Bantam delivered B20 in the 2015-2016 heating season, which included the coldest day—Feb. 14, Valentine’s Day—recorded in the region: -17, Aziz says.
“I was afraid my guys would be calling me with fuel-related problems, but there were no fuel-related problems with the B20,” he recalls.
Bantam blends its own product on site. “It burns cleanly,” Aziz says, “with very little soot. Part of the reason for that is the low-sulfur fuel.”

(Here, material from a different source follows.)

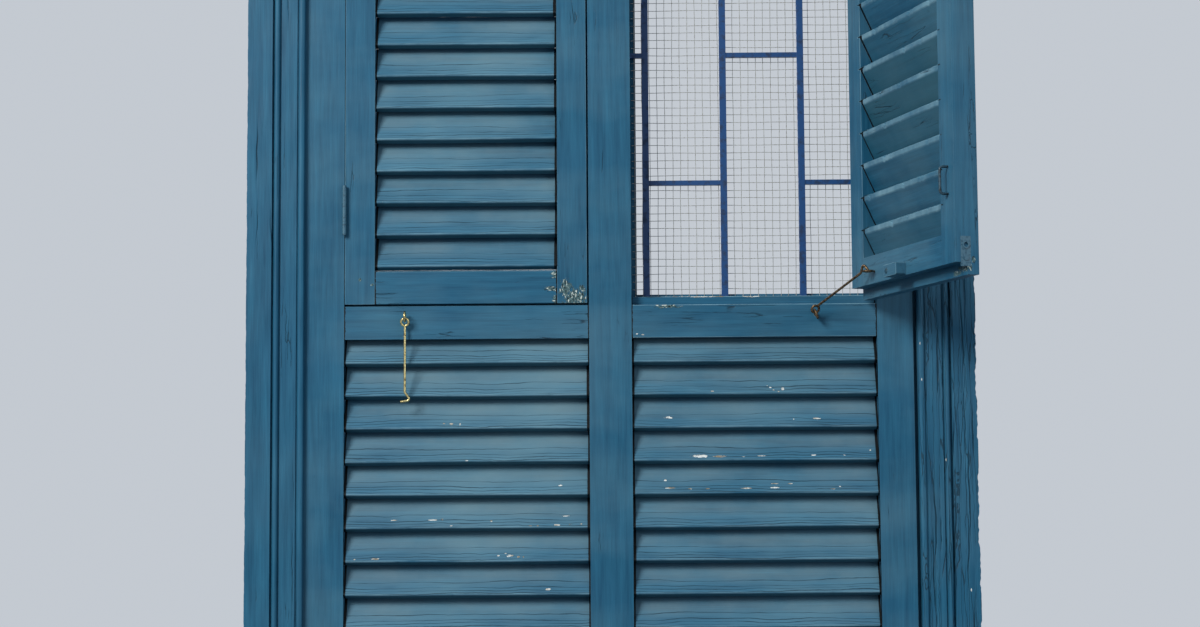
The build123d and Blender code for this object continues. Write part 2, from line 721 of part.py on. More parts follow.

Remote tank monitoring helps the energy marketer manage its propane accounts, which can have erratic or unpredictable consumption rates, says Jeffrey Crampton, operations manager. The monitoring system measures tank volume by percentage, and is set to give alarms at two levels. This is particularly helpful in the fall when swimming pool heaters run at the homes of weekenders, for example. The alarms, in the form of emails to Bantam’s office, let the energy marketer know that a tank is running low. “The customer never knows” that the propane level was low, Aziz says, and that a timely refill averted a runout. “No matter how silver-tongued I am that day, it’s never going to go as well as it would if we didn’t let you run out,” he says.
The tank monitoring system is provided by SkyBitz, which is owned by Telular Corp., Atlanta, Ga. Aziz and Crampton say the system also is critical to managing residential propane accounts with appliances such as fireplaces, which, depending on how much they are used, can burn the fuel at hard-to-predict rates. Commercial propane accounts such as restaurants and greenhouses can be unpredictable too, Aziz notes.
Ultrasound checks of customers’ oil tanks are another service that Bantam added, six or seven years ago. Bantam uses the TankSure program offered by Boston Environmental, Portsmouth, N.H. “It’s easier than getting down on your hands and knees in a basement with a flashlight” and trying to judge whether there’s corrosion, Aziz says. Besides, a tank might look fine on the outside, but be deteriorating on the inside, he observes. About two or three years ago, Bantam switched to installing double-walled oil tanks exclusively, manufactured by Roth Industries, Watertown, N.Y., Aziz says.
Aziz markets a “dynamic price cap to Bantam customers. “It protects them when the price goes up and when the price goes down,” he says, but the company offers no pre-buy program. On service plans, the company offers a “deep discount” on repairs and maintenance with no exclusions, Aziz says. What does he mean by “deep?”
“Twenty percent,” he says. “It helps with customer retention.”